> [Data]:
=-=-=
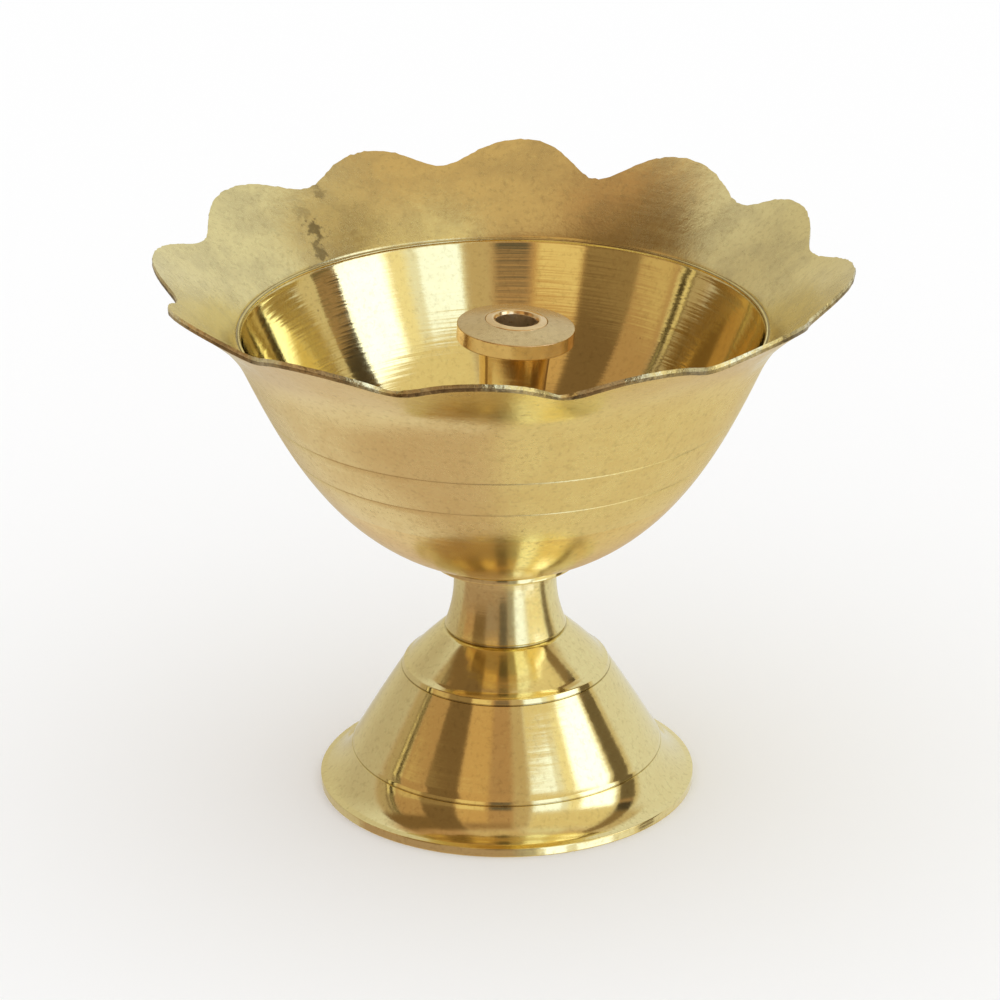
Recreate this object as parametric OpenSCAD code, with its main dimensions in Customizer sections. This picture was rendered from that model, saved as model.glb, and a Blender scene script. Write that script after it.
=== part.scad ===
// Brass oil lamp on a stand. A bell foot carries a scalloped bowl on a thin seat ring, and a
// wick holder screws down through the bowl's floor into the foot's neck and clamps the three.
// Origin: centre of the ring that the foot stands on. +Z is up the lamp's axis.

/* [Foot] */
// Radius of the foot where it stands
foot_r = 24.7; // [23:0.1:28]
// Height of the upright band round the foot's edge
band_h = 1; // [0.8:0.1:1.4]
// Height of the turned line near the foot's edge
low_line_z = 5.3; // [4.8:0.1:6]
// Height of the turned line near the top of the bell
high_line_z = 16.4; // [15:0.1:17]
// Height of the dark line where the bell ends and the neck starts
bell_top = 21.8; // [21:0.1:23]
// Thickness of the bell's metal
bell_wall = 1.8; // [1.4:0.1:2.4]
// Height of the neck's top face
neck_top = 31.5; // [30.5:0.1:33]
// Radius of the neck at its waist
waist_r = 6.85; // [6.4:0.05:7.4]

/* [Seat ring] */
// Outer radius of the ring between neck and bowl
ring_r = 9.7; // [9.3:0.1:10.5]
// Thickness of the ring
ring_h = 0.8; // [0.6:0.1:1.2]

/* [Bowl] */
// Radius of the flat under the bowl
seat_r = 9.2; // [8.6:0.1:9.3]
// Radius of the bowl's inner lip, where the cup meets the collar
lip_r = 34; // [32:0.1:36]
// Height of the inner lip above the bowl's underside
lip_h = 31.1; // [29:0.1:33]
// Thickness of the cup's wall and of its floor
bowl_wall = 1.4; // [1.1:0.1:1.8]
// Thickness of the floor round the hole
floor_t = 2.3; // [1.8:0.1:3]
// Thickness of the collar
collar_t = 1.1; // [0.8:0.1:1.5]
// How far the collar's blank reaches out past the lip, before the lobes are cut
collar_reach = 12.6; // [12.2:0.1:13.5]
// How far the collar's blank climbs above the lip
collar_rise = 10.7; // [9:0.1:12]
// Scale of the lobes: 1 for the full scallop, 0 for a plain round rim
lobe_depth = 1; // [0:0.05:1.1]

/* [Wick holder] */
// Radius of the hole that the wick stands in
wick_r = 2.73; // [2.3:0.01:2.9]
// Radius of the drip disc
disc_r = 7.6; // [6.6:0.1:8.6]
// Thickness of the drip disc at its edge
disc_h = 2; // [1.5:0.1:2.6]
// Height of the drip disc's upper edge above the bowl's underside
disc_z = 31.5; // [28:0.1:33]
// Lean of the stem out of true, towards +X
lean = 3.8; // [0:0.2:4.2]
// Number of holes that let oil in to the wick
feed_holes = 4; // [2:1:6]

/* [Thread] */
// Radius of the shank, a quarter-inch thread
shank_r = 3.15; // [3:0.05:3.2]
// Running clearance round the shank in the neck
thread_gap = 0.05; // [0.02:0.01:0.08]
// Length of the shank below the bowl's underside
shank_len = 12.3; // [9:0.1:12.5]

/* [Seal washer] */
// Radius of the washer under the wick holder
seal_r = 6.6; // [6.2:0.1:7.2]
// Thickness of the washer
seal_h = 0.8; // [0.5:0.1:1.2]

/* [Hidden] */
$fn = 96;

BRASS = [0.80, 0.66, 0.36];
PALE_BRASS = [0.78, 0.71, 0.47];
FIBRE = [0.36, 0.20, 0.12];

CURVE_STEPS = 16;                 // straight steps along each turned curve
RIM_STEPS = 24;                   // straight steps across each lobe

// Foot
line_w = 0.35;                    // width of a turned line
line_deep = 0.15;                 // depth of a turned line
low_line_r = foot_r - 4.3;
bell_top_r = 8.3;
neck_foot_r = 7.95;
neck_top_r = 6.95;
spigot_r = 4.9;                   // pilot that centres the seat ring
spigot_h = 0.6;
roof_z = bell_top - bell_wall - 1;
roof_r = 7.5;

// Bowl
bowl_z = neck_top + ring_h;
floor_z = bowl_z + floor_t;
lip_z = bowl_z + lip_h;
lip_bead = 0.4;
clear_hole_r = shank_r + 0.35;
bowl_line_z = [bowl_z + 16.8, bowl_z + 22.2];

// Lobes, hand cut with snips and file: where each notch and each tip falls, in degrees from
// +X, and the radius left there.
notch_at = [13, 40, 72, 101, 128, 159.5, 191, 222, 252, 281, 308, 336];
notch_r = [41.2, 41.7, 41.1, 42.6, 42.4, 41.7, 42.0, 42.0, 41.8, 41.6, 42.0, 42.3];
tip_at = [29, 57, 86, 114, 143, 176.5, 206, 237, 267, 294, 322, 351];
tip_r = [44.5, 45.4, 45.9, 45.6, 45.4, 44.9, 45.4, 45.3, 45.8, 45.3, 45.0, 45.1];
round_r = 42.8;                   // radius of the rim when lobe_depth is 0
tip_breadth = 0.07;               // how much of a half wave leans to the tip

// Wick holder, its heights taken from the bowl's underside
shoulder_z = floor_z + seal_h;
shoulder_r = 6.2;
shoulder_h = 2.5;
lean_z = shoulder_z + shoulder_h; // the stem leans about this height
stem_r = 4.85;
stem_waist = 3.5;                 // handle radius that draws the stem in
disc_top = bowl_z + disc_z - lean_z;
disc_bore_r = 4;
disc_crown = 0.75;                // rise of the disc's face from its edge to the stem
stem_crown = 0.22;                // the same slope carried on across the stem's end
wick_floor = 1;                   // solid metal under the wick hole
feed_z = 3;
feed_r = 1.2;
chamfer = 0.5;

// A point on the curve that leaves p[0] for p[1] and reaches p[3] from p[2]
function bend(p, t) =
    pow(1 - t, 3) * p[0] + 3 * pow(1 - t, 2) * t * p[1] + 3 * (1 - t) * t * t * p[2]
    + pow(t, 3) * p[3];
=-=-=
> [Direction]:
Looking at the material above, please copy exactly every line from its first line through the line containing "waist_r = 6.85; // [6.4:0.05:7.4]", with both ends included and nothing else.

> [Solution below]:
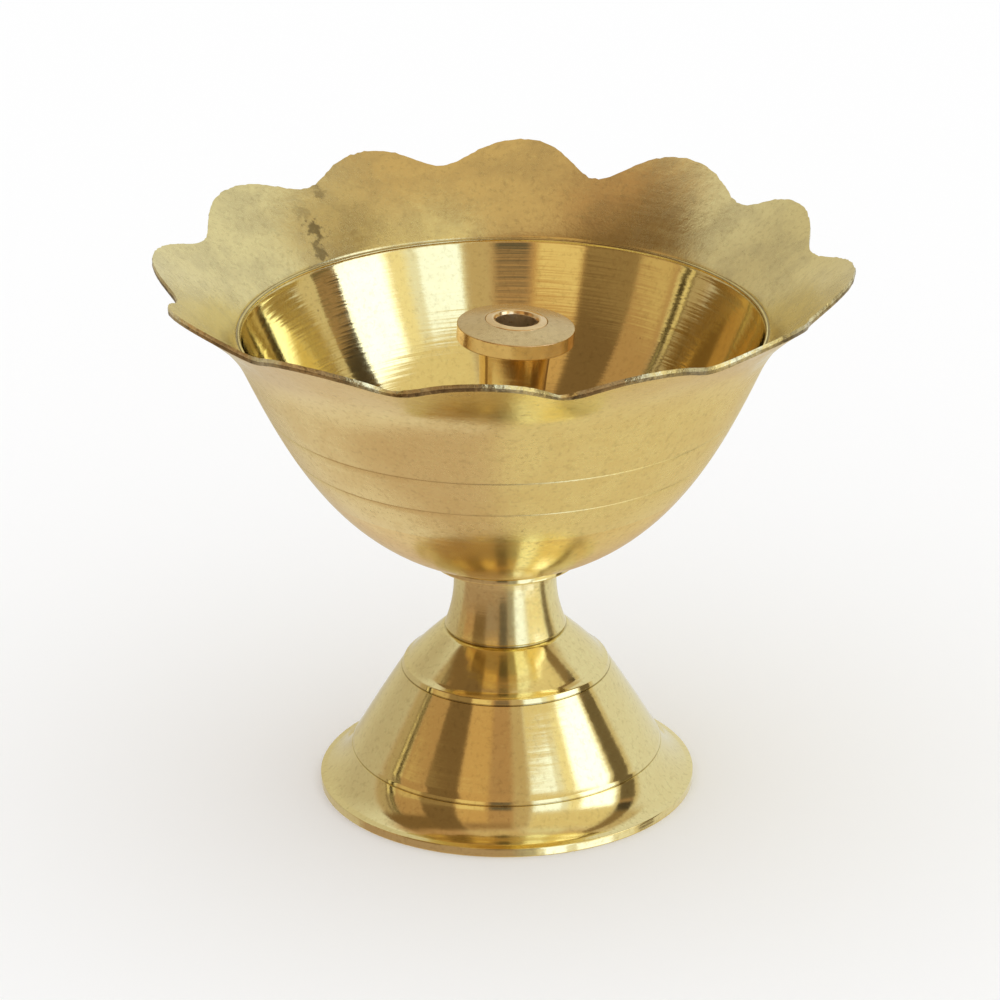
Recreate this object as parametric OpenSCAD code, with its main dimensions in Customizer sections. This picture was rendered from that model, saved as model.glb, and a Blender scene script. Write that script after it.
=== part.scad ===
// Brass oil lamp on a stand. A bell foot carries a scalloped bowl on a thin seat ring, and a
// wick holder screws down through the bowl's floor into the foot's neck and clamps the three.
// Origin: centre of the ring that the foot stands on. +Z is up the lamp's axis.

/* [Foot] */
// Radius of the foot where it stands
foot_r = 24.7; // [23:0.1:28]
// Height of the upright band round the foot's edge
band_h = 1; // [0.8:0.1:1.4]
// Height of the turned line near the foot's edge
low_line_z = 5.3; // [4.8:0.1:6]
// Height of the turned line near the top of the bell
high_line_z = 16.4; // [15:0.1:17]
// Height of the dark line where the bell ends and the neck starts
bell_top = 21.8; // [21:0.1:23]
// Thickness of the bell's metal
bell_wall = 1.8; // [1.4:0.1:2.4]
// Height of the neck's top face
neck_top = 31.5; // [30.5:0.1:33]
// Radius of the neck at its waist
waist_r = 6.85; // [6.4:0.05:7.4]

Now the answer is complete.